Death is the great leveler for these groups. You might be in the Dusty Compass Group or the Inbox Group most of the time, but when you brush near death -your own death or the death of someone you care about — your philosophy of life has a way of getting clearer. The experience of nearness to death acts as a jolt that prompts you to yearn to be in the True North Group — to live, as it were, on purpose. To make it count.

You may have had someone guide you through the exercise of thinking about what your obituary will say when you die. For many of us, it is an arresting exercise because, if we are honest, the way we are spending our time isn’t totally in line with what we want our lives to be about. Realizing that fact is like waking from from a daydream.

For many of us, when we come near death the experience moves us closer to the True North Group and away from what Paul Graham describes as “the things life is too short for.” In the face of mortality, we think hard about what matters and the things that come to mind are no surprise: family, friendships, treating people well, learning, keeping our health. We promise ourselves that those things will be our priority. And we actually begin to live more in line with our aspirations.

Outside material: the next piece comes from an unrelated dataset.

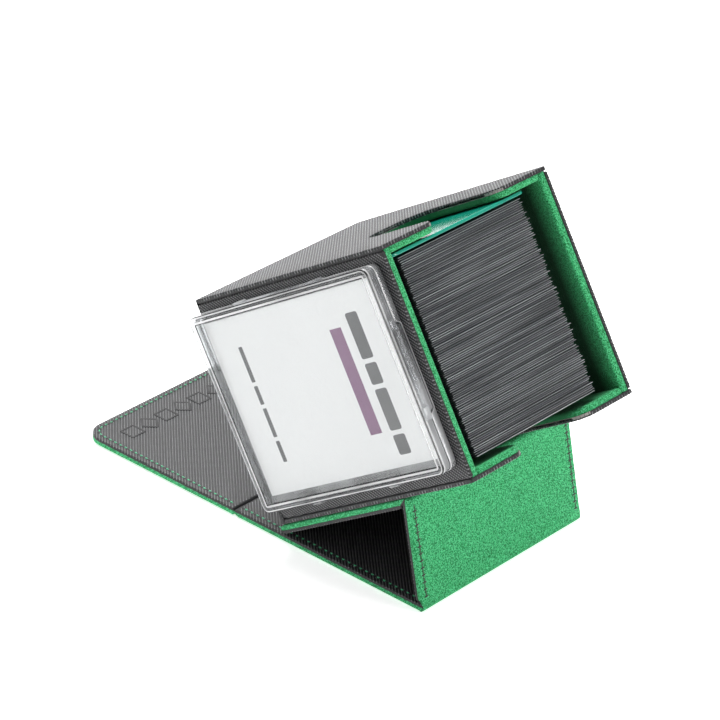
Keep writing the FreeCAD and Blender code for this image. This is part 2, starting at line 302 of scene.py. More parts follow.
def ribs(corners, radii, top, wrap, edge=0.35, lean=pi / 4, step=3.0, arc=7):
    """Ridges on a plate's outer face. Each follows a straight line at the lean angle from where it
    enters the outline to where it leaves, and goes over the rounded edge at both ends and down the
    rim by the wrap distance."""
    pitch, width, height = size("rib_pitch"), size("rib_width"), size("rib_height")
    rim = ring(corners, radii, 0.0, step, arc)
    d = np.array([cos(lean), sin(lean)])
    reach = rim @ np.array([-d[1], d[0]])
    lines = np.arange(reach.min() + 0.7 * pitch, reach.max(), pitch)
    after = np.roll(rim, -1, 0)
    ahead = np.roll(reach, -1)
    k, i = np.nonzero((reach - lines[:, None]) * (ahead - lines[:, None]) < 0)
    p = rim[i] + ((lines[k] - reach[i]) / (ahead[i] - reach[i]))[:, None] * (after - rim)[i]
    run = unit(after - rim)[i]
    out = np.column_stack([run[:, 1], -run[:, 0]])
    order = np.lexsort((p @ d, k))
    p, out = p[order], out[order]
    start, end, out0, out1 = p[0::2], p[1::2], out[0::2], out[1::2]
    keep = np.linalg.norm(end - start, axis=1) > 3.0
    start, end, out0, out1 = start[keep], end[keep], out0[keep], out1[keep]
    slope0 = np.clip(np.abs(out0 @ d), 0.4, 1)[:, None]
    slope1 = np.clip(np.abs(out1 @ d), 0.4, 1)[:, None]

    def station(flat, out, up, height_at):
        n = len(flat)
        return (np.column_stack([flat, np.full(n, height_at)]),
                unit(np.column_stack([out, np.full(n, float(up))])))

    bend = 0.293 * edge
    level = np.zeros_like(start)
    stations = [
        station(start, out0, 0, top - edge - wrap), station(start, out0, 0, top - edge),
        station(start + d * bend / slope0, out0, 1, top - bend),
        station(start + d * edge / slope0, level, 1, top),
        station(start * 0.67 + end * 0.33, level, 1, top),
        station(start * 0.33 + end * 0.67, level, 1, top),
        station(end - d * edge / slope1, level, 1, top),
        station(end - d * bend / slope1, out1, 1, top - bend),
        station(end, out1, 0, top - edge), station(end, out1, 0, top - edge - wrap)]
    path = np.stack([s[0] for s in stations], 1)
    normals = np.stack([s[1] for s in stations], 1)
    w = width / 2
    section = np.array([(w, -0.12), (w * 0.55, height * 0.8), (0, height), (-w * 0.55, height * 0.8),
                        (-w, -0.12)])
    sections = np.repeat(section[None], len(stations), 0)
    sections[[0, -1], :, 1] = -0.12 + 0.25 * (sections[[0, -1], :, 1] + 0.12)
    points, faces = sweep(path, normals, sections)
    far = (path @ np.array([d[0], d[1], 0]))[:, :, None] * MM
    uv = np.stack(np.broadcast_arrays(far, np.linspace(0, 1, len(section))), -1)
    return points, faces, uv.reshape(-1, 2)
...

But the weeks and months go by, and slowly, imperceptibly to us, but almost inevitably, we drift back to distraction. We look at the compass less frequently. We just deal with what is coming at us. We don’t completely forget what is important us, but we figure we can get to it later. We don’t completely forget what we think life is all about, but the notion becomes less clear, less poignant, like an old photograph faded by the sun. Without the vivid orienting direction of a clear philosophy of life, it becomes easy to do whatever’s easiest instead of living the way we’d want our obituaries to read.

I like to think I’m a True North Guy, but honestly, the reality is I probably am a Dusty Compass with momentary leaps up into True North territory. That’s why I find remarkable those souls who somehow maintain a consistency of philosophy, and who live in line with it. They are remarkable because it is hard to live with character. It is hard to live as if life won’t go on forever. And it’s why, every now and again, I find that reflecting on the reality of death is one of the best things I can do to make the most of the reality of my life.